The XOR cipher is the simplest symmetric cipher and the basic building block behind much of modern cryptography, including stream ciphers and the one-time pad. It combines each byte of your message with a byte of a key using the bitwise exclusive-OR operation. XOR is self-inverse: applying the same key a second time restores the original data, so a single operation both encrypts and decrypts.
How it works
Both the message and the key are first converted to bytes (this tool uses UTF-8, so accents and emoji work). The key is then repeated to match the message length, and each message byte is XORed with the corresponding key byte:
cipher[i] = message[i] XOR key[i mod keyLength]

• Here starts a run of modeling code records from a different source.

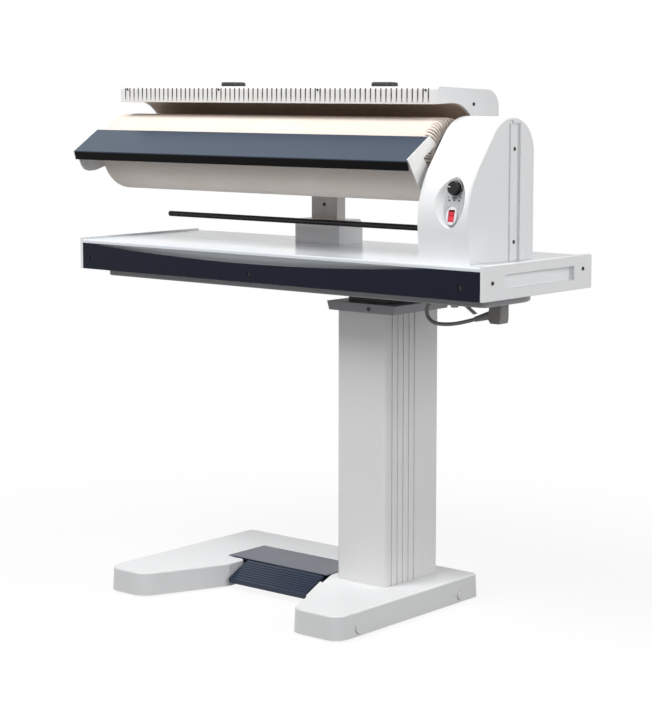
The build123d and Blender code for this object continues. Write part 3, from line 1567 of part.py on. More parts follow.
with BuildPart() as lead_gland:
    with BuildSketch(Plane(origin=lead_end_point, z_dir=lead_finish)):
        Circle(lead_diameter / 2 + 2.5)
    extrude(amount=24)
    gland_x = (lead_end_point[0] - 30, lead_end_point[0] + 40)
    block(gland_x, (ty(lead_y) - 20, ty(lead_y) + 20), (pan_bottom - 40, pan_bottom), Mode.INTERSECT)
finish(lead_gland.part, "lead_gland")

clip_width = 12.0
clip_thickness = 1.5

with BuildPart() as lead_clip:
    with BuildSketch(Plane.XZ.offset(-(ty(lead_y) + clip_width / 2))):
        with BuildLine():
            Polyline(
                (tx(352.5), pan_bottom),
                (tx(360), pan_bottom),
                (tx(392), pan_bottom - 20.8),
            )
            offset(amount=clip_thickness, side=Side.RIGHT)
        make_face()
    extrude(amount=clip_width)
finish(lead_clip.part, "lead_clip")

# ---------------------------------------------------------------- screws
with BuildPart() as body_screws:
    seat_y = table_front + panel_thickness
    for x, z in front_screw_spots:
        rod_along_y(x, (seat_y - screw_head_height, seat_y), z, screw_head_radius)
        rod_along_y(x, (seat_y, seat_y + screw_shank_length), z, screw_shank_radius)
    for y, z in end_screw_spots:
        rod_along_x((table_left - screw_head_height, table_left), y, z, screw_head_radius)
        rod_along_x((table_left, table_left + screw_shank_length), y, z, screw_shank_radius)
        rod_along_x((table_right, table_right + screw_head_height), y, z, screw_head_radius)
        rod_along_x((table_right - screw_shank_length, table_right), y, z, screw_shank_radius)
    for z in housing_screw_z:
        head_x = (channel_floor_x, channel_floor_x + screw_head_height)
        rod_along_x(head_x, housing_screw_y, z, screw_head_radius)
        shank_x = (channel_floor_x - screw_shank_length, channel_floor_x)
        rod_along_x(shank_x, housing_screw_y, z, screw_shank_radius)
    for x, y, z in (
        (bracket_screw_x, column_front, bracket_screw_z),
        (tx(post_x), post_y[0], post_screw_z),
    ):
        rod_along_y(x, (y - screw_head_height, y), z, screw_head_radius)
        rod_along_y(x, (y, y + screw_shank_length), z, screw_shank_radius)
finish(body_screws.part, "body_screws")
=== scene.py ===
"""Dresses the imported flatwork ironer: finishes, the gathered roller cover, the lead and the dial's print."""
import logging
import math
from dataclasses import dataclass, field
from enum import Enum

import bpy
import numpy as np
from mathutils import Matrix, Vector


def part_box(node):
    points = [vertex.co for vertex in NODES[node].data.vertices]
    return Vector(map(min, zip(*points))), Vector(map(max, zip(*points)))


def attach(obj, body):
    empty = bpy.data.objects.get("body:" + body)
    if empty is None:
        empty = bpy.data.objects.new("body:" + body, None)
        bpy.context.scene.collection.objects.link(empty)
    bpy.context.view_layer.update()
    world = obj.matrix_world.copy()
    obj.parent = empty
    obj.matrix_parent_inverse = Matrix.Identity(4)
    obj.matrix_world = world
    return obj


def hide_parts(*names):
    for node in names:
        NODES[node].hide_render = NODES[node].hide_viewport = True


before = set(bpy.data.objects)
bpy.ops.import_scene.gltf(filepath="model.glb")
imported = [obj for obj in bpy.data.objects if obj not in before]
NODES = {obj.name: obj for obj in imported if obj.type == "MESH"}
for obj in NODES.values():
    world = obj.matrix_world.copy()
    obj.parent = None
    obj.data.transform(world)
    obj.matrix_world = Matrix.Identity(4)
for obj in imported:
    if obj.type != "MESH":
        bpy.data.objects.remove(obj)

LOG = logging.getLogger("ironer")
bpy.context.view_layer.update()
MM = 0.001
TINY = 1e-9
# The middle of the table in the frame, in millimetres.
TABLE_X = 14.8
TABLE_Y = 64.0
# A Mix node's colour sockets, whose names it also uses for other kinds of value.
MIX_A = 6
MIX_B = 7
MIX_RESULT = 2


class Normals(Enum):
    """How a new mesh is shaded across its faces."""

    SMOOTH = True
    FLAT = False


def linear(code: str) -> tuple[float, float, float, float]:
    """Turn an sRGB hex value into a linear colour.

    Args:
        code: Six hex digits, with or without a leading hash.

    Returns:
        Linear red, green and blue, and an alpha of one.
    """
    raw = np.array([int(code.lstrip("#")[i:i + 2], 16) for i in (0, 2, 4)]) / 255.0
    value = np.where(raw <= 0.04045, raw / 12.92, ((raw + 0.055) / 1.055) ** 2.4)
    return (float(value[0]), float(value[1]), float(value[2]), 1.0)


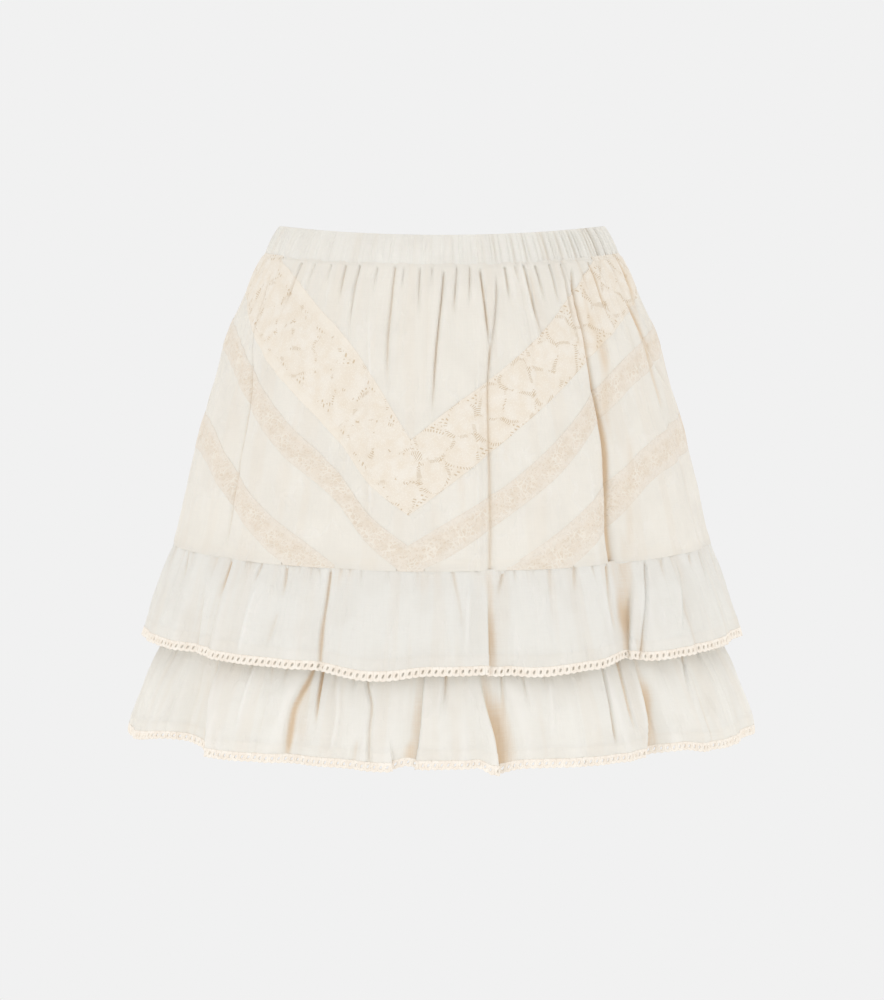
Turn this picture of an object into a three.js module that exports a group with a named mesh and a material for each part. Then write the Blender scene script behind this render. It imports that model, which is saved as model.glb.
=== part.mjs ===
import * as THREE from "three";

// A short skirt with an elastic waistband, insertion lace set in chevrons, and two gathered
// ruffles edged with crochet. It is hollow and filled out, as worn, and open at waist and hem.
// Lengths are millimetres. Angles are degrees round the body: 0 is the centre front, at -Y,
// and positive angles turn towards +X. The origin is the middle of the waist, at half the
// height of the waistband. Each cloth wall is a ring, or a patch of a ring, with an outer face
// on the garment's form and an inner face moved in by the cloth's thickness.

// Heights, from the origin
const WAIST_TOP = 13;
const WAIST_BASE = -12;
const BODY_TOP = -12.3;
const BODY_BASE = -232;
const UPPER_TOP = -232.3;
const UPPER_BASE = -297;
const UPPER_TRIM_TOP = -297.3;
const UPPER_TRIM_BASE = -303.6;
const UNDER_BASE = -292;
const LOWER_TOP = -292.3;
const LOWER_BASE = -373.4;
const LOWER_TRIM_TOP = -373.7;
const LOWER_TRIM_BASE = -380;

// Thickness of the cloth walls
const BAND_WALL = 2.5;
const VOILE_WALL = 1.5;
const LACE_WALL = 1.9;
const RUFFLE_WALL = 1.8;
const TRIM_WALL = 1.5;

// Seams: the gap down a slanting seam, the half gap of an upright seam in degrees, and the
// least height at which a piece still begins or ends
const SEAM_GAP = 0.4;
const SEAM_HALF_ANGLE = 0.07;
const LEAST_HEIGHT = 1.6;

// Numbers of gathers and of folds all round
const WAIST_GATHERS = 56;
const UPPER_GATHERS = 48;
const LOWER_GATHERS = 48;

// The back edge sags this much more than the front edge at its centre
const BACK_SAG = 1.1;

const SIDE = 90;
const FULL_TURN = 360;
const FRONT_APEX = -7;
const BACK_APEX = 180;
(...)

XOR works bit by bit: 0 XOR 0 = 0, 1 XOR 1 = 0, 0 XOR 1 = 1. Because x XOR k XOR k = x, decryption is exactly the same operation. The ciphertext bytes are shown as hexadecimal so the result is always printable and copyable; decryption parses the hex back into bytes before XORing with the key.
Worked example
XOR the character A (byte 0x41, binary 0100 0001) with key byte K (0x4B, 0100 1011). Bit by bit the result is 0000 1010 = 0x0A. XOR 0x0A with 0x4B again and you get back 0x41 = A. With a multi-character key the pattern simply repeats across the whole message, and the same key string decrypts it.
Notes and tips
A short, reused key is not secure: repeating-key XOR falls to classical attacks such as Kasiski examination and the index of coincidence. To get the famous unbreakable property you need a key that is random, as long as the message, and never reused — that is the one-time pad. Keep the key identical on both ends and remember that encrypt and decrypt are the same XOR. Everything is computed locally in your browser; nothing leaves your machine.